Exploitant à fond la thématique de l’aliénation de l’Ouest, voulant que l’Alberta ne jouisse pas de la place qui lui revient au sein de la fédération, il souhaitait offrir une résistance musclée à Ottawa. Il prônait également un État le moins interventionniste possible. Il va rassembler autant des conservateurs sociaux, des progressistes-conservateurs déçus que des libertariens. À l’élection provinciale de 2012, les sondages prédisaient une victoire du Wildrose, mais au dernier moment, les électeurs ont eu peur des conséquences de ce choix et ont opté pour les progressistes-conservateurs.

La droite albertaine ne semble pas avoir trouvé la recette pour renouer avec le succès.

Dans l’éventualité où Jean remporterait son pari de prendre la place de Kenney pour réformer le parti de l’intérieur, rien ne serait encore gagné aux prochaines élections. Car les mêmes raisons pour lesquelles l’électorat albertain a été rebuté par le Wildrose en 2012 demeurent : un attachement fort à un système de santé et d’éducation financé par l’État. Ce que le parti veut n’est pas nécessairement ce que l’électorat souhaite.
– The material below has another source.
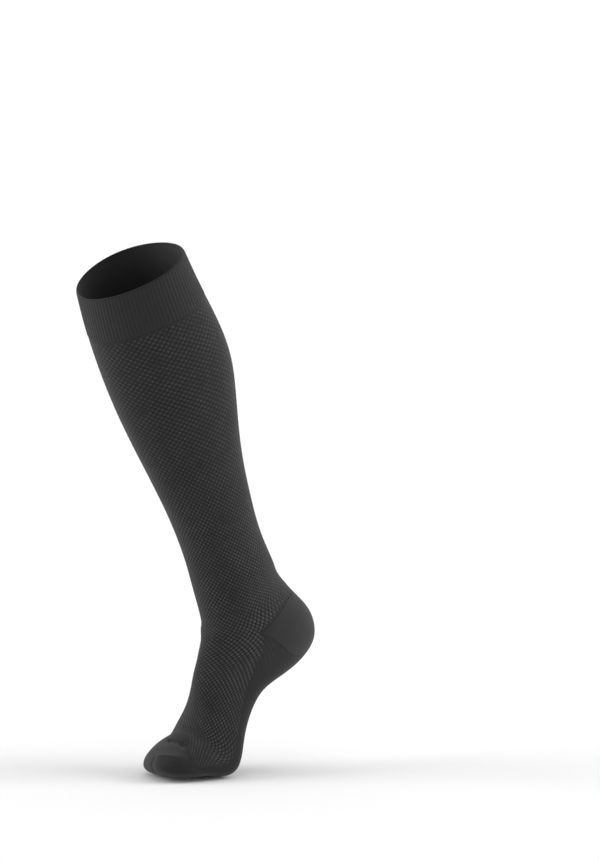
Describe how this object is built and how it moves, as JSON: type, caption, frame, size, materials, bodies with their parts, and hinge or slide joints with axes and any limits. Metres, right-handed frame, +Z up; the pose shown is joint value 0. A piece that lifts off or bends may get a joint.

Les conservateurs fédéraux prendront sûrement des notes à propos du dénouement du vote de confiance du 9 avril et de ses suites, car se presser encore plus à droite n’est pas garant de succès sur la scène politique canadienne, même dans une province considérée comme un bastion conservateur. En attendant, les grandes gagnantes de ce mélodrame sont certainement les forces progressistes de l’Alberta, qui assistent à ce spectacle en croisant les doigts pour que la crise identitaire du PCU persiste jusqu’aux prochaines élections.